The Best Rib of Beef Recipe
Ingredients
For a perfect rib of beef, you’ll need:
- 1 rib of beef (approximately 2-3 kg, bone-in for flavour)
- 2 tablespoons olive oil
- 4 cloves garlic, minced
- 2 sprigs fresh rosemary
- 2 sprigs fresh thyme
- Salt and freshly ground black pepper
- 1 onion, quartered
- 2 carrots, chopped
- 1 parsnip, chopped
- 500ml beef stock
Method
- Preparing the Beef
Start by bringing your rib of beef to room temperature. This will ensure even cooking. Remove the beef from the fridge about 2-3 hours before cooking, allowing it to come to room temp and relax. Preheat your oven to 240°C (220°C fan) or 475°F.
- Seasoning
Pat the beef dry with kitchen paper. This step is crucial for achieving a lovely crust. In a small bowl, mix together the olive oil, minced garlic, and a generous pinch of salt and pepper. Rub this mixture all over the beef, ensuring it’s evenly coated.
- Herb Infusion
Next, take your fresh rosemary and thyme. Tuck the sprigs under the string or around the meat. This will infuse the beef with aromatic flavours as it cooks.
- Roasting
Place the seasoned rib of beef on a roasting tray, surrounded by the chopped onion, carrots, and parsnip. These vegetables will caramelise beautifully and add depth to your gravy.
Roast the beef in the preheated oven for 20 minutes at the high temperature. This initial blast of heat will create a gorgeous crust. After 20 minutes, reduce the oven temperature to 160°C (140°C fan) or 320°F and continue to roast for another 1.5 to 2 hours, depending on your desired level of doneness.
- Rare: 50-55°C (125-130°F)
- Medium-Rare: 55-60°C (130-140°F)
- Medium: 60-65°C (140-150°F)
Use a meat thermometer to check the internal temperature accurately.
- Resting the Meat
Once your rib of beef reaches your desired temperature, remove it from the oven and transfer it to a cutting board. Cover it loosely with foil and let it rest for at least 20-30 minutes. This resting period is essential as it allows the juices to redistribute, resulting in a more succulent slice.
- Making the Gravy
While the beef is resting, you can make a delicious gravy using the pan drippings. Place the roasting tray on the hob over medium heat. Add a splash of beef stock to deglaze the pan, scraping up any caramelised bits.
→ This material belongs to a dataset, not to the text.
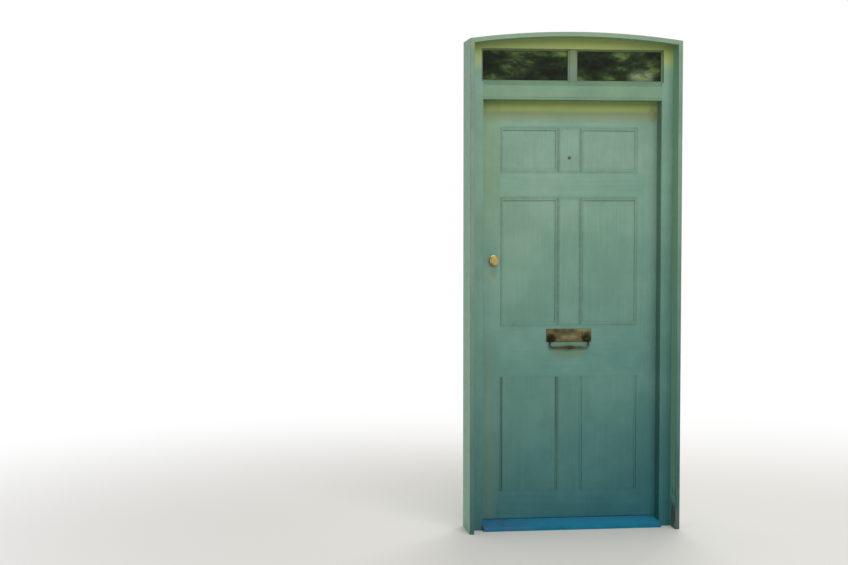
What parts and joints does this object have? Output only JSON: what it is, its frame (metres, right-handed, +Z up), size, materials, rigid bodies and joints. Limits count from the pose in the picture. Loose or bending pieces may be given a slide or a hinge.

Allow this to reduce for a few minutes before adding the remaining beef stock. Simmer until slightly thickened. Strain the gravy into a jug, and season to taste with salt and pepper.
Serving Suggestions
Now that you’ve prepared your stunning rib of beef, it’s time to serve! Here are some suggestions to complement this luxurious dish:
- Yorkshire Puddings: A classic accompaniment that never fails to impress. Serve them warm, filled with rich gravy.
- Roast Potatoes: Crispy on the outside and fluffy on the inside, roast potatoes are a must-have.
- Seasonal Vegetables: Opt for seasonal greens such as Brussels sprouts, carrots, or green beans, lightly steamed or roasted.
- Horseradish Sauce: A dollop of horseradish sauce adds a delightful kick and enhances the flavour of the beef.
Wine Pairing
To elevate your dining experience, pair your rib of beef with a robust red wine. A classic choice would be a full-bodied Cabernet Sauvignon or a rich Malbec. Both wines complement the rich flavours of the beef beautifully.
Conclusion
At Thomas Joseph Butchery, we believe that a perfectly cooked rib of beef can elevate any occasion—from family gatherings to special celebrations. This recipe not only showcases the rich flavours of the beef but also allows for a wonderful experience in cooking and serving.
Whether you’re a seasoned foodie or a novice cook, following these steps will guide you to create a dish that’s sure to impress. So, gather your ingredients, invite your loved ones, and enjoy the delightful experience of cooking and feasting on a beautiful rib of beef. Happy cooking!